This is what Mickey Munoz has to say about Flippy Hofman’s 14′ gun at the Surfing Heritage Museum…

About Mickey Munoz
Quick-footed regularfooter from Capistrano Beach, California; among the first group to ride Waimea Bay in 1957; runner-up in the 1965 United States Surfing Championships.

Muñoz was born (1937) and raised in New York City, the son of an opera singer father, moved at age six with his family to Santa Monica, California, began surfing at 10, and soon developed into one of the hottest young guns at Malibu. In 1956 he dated a neophyte teenage surfer named Kathy Kohner, better known to the Malibu surf set, and soon to America at large, as “Gidget.” (The 5’4″, 130-pound Muñoz wore a bikini and blond wig as the surfing stunt double for Sandra Dee in the 1959 movie version of Gidget.)

While Muñoz earned a reputation in the late ’50s as an enthusiastic big-wave rider, he was also highly regarded as a snappy and playful small-wave ace: the 1960 debut issue of Surfer magazine features him riding three-to-a-board at Malibu, and spontaneously inventing moves like the “mysteriouso,” “el telephono,” and, most famously, the “quasimoto.” In the early and mid-’60s, Muñoz developed into one of California’s best competitors, finishing runner-up in the 1962 and 1963 West Coast Championships and third in the 1964 United States Championships. In 1965 he was invited to the inaugural Duke Kahanamoku Invitational, won the Tom Morey Invitational noseriding contest, placed second in the U.S. Championships, and fourth in the World Championships.

In the summer of 1963, when 10-foot boards were the rule, Muñoz often used a 6’8″ board he made for his four-year-old son. Muñoz went on to design and shape for Hobie Surfboards. Unlike many surfers of his generation, Muñoz continued to surf regularly if anonymously through the ’70s and ’80s. He returned to the public eye in the ’90s as a sage, cheerful, and at times poetic elder statesman. “It’s the process of surfing that’s important,” he told Longboard magazine in 1997. “It’s sitting in the water, looking into the depths, watching the colors change, sensing the rhythm of the ocean and knowing you’re not tied to your wristwatch.”

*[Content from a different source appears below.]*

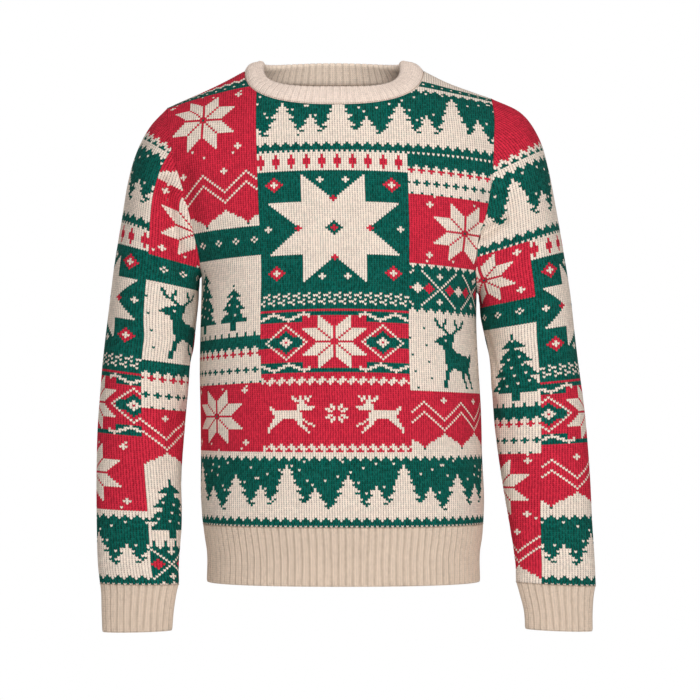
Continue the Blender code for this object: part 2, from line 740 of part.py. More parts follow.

Muñoz was featured in more than a dozen surf movies, including Search for Surf (1958), Angry Sea (1963), Stop the Wave, I Want to Get Off (1965), and Fantastic Plastic Machine (1968). He also appeared in Liquid Stage: The Lure of Surfing, a 1995 PBS-aired documentary.

In 2006, Muñoz was inducted into the Surfer’s Hall of Fame in Huntington Beach. His memoir, No Bad Waves: Talking Story with Mickey Muñoz, was published in 2011.